* DIRECTIONS
Only lines with the string "materials" matter here; gather them from the material below.

* DATA EXCERPT
════════

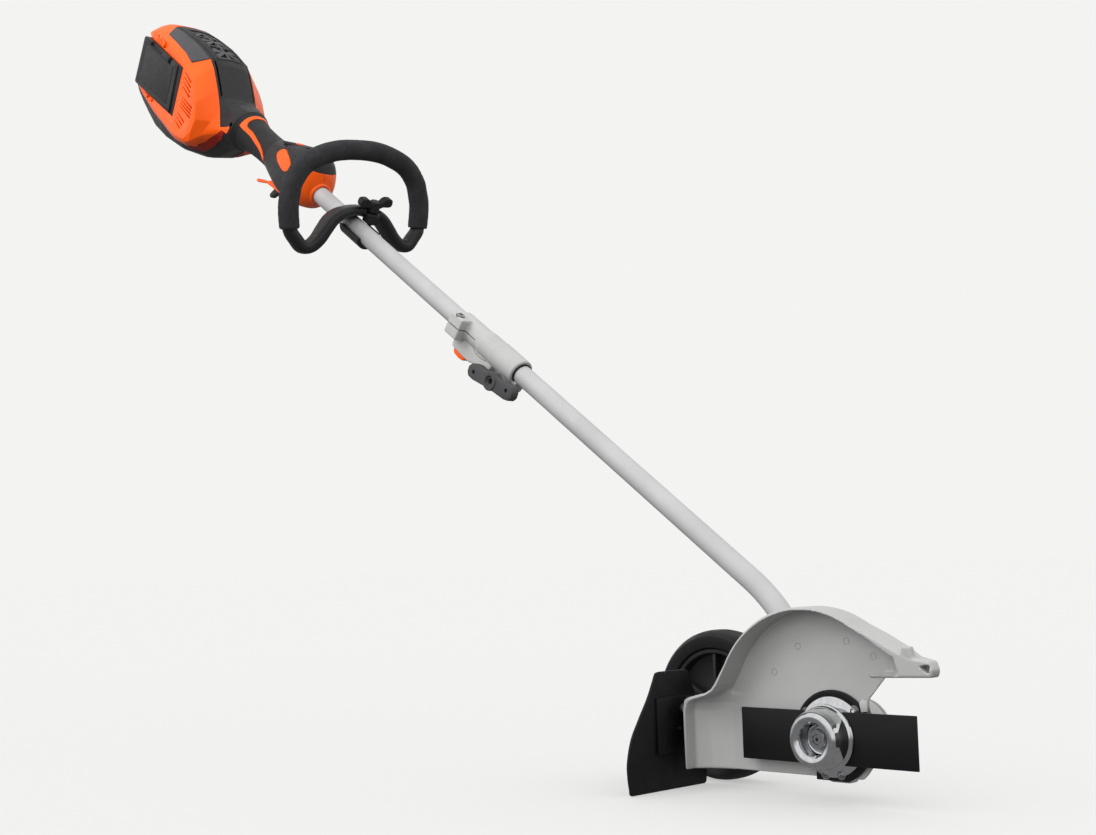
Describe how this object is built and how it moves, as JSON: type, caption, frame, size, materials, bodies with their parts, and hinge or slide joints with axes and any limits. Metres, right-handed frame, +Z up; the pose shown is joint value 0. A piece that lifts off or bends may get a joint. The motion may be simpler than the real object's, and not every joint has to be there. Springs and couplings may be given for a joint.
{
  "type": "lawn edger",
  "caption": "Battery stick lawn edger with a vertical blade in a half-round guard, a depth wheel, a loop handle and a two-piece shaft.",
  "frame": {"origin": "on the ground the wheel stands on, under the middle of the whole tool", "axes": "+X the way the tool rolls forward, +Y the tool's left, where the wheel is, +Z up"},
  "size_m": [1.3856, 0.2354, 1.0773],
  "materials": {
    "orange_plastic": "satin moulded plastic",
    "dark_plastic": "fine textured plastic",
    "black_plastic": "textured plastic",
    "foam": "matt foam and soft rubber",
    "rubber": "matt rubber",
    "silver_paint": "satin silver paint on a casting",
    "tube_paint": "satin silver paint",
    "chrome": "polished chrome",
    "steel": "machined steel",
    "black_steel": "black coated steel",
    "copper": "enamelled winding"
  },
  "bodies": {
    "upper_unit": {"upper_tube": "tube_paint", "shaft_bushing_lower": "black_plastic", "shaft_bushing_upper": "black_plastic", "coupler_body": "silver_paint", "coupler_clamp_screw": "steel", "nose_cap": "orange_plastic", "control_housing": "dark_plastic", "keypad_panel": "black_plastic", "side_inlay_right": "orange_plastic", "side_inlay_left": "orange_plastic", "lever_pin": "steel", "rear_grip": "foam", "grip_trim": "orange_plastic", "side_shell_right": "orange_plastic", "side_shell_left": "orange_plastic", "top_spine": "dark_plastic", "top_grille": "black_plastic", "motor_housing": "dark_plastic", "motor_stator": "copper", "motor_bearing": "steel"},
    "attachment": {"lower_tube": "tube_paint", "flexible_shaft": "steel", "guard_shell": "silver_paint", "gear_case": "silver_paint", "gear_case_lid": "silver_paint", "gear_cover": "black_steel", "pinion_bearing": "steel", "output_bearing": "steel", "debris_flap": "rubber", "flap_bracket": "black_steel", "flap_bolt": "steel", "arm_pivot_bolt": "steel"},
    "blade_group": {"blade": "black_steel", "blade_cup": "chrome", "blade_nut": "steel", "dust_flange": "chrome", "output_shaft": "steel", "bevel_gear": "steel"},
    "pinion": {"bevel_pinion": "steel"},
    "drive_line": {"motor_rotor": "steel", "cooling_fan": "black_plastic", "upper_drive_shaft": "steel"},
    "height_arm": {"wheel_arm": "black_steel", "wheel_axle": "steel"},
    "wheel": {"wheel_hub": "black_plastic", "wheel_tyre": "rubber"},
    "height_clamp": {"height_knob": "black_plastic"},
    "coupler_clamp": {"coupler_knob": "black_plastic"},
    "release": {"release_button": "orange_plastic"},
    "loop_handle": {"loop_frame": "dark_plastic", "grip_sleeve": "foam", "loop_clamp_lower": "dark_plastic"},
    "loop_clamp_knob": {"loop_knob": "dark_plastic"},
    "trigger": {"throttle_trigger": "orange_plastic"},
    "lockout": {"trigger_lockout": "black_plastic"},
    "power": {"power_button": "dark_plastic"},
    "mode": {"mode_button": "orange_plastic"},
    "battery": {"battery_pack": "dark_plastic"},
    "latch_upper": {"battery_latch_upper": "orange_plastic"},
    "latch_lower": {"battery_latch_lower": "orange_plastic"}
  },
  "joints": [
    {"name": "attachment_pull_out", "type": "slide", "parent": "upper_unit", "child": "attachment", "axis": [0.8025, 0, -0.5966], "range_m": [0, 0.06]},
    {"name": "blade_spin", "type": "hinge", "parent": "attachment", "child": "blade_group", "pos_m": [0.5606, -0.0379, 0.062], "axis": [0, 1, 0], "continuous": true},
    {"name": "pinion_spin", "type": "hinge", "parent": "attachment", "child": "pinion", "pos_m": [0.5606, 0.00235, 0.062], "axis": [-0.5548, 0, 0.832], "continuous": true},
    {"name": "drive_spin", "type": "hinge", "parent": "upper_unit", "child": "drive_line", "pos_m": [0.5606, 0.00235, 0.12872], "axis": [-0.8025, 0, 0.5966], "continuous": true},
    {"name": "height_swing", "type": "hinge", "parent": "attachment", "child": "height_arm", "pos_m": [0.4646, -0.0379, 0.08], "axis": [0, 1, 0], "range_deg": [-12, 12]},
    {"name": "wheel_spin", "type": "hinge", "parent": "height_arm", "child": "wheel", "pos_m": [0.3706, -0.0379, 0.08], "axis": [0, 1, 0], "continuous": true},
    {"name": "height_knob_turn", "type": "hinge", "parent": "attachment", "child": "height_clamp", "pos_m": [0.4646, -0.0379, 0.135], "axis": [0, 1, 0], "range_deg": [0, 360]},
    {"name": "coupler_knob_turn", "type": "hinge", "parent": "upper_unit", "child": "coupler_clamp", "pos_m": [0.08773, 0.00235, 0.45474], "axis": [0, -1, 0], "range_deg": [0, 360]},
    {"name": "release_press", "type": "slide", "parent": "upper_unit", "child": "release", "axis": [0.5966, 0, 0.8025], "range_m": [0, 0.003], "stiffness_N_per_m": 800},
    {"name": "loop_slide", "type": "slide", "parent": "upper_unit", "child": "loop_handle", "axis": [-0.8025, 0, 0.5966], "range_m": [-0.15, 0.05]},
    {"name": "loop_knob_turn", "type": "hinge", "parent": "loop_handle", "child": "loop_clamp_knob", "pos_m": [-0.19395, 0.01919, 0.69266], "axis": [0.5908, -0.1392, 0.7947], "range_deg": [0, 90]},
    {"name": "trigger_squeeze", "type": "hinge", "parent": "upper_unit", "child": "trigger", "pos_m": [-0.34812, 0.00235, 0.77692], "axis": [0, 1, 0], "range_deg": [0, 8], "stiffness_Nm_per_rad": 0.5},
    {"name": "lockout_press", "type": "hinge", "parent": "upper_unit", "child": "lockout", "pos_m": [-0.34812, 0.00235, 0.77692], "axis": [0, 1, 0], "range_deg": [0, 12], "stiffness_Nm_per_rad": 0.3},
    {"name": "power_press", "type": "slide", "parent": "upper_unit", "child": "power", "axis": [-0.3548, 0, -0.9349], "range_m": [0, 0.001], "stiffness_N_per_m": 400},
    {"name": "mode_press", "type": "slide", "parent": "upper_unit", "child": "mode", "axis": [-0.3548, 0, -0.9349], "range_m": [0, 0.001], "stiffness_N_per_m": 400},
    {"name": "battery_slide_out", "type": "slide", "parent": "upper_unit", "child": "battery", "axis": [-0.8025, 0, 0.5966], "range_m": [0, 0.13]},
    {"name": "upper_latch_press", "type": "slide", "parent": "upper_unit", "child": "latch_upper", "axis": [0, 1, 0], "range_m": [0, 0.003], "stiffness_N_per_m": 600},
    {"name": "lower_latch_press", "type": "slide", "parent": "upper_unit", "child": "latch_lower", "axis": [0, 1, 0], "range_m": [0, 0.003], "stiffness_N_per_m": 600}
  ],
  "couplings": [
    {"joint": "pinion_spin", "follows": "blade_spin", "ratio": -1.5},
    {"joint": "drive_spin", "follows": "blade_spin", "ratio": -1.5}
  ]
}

════════

* FULL RESPONSE
Describe how this object is built and how it moves, as JSON: type, caption, frame, size, materials, bodies with their parts, and hinge or slide joints with axes and any limits. Metres, right-handed frame, +Z up; the pose shown is joint value 0. A piece that lifts off or bends may get a joint. The motion may be simpler than the real object's, and not every joint has to be there. Springs and couplings may be given for a joint.
  "materials": {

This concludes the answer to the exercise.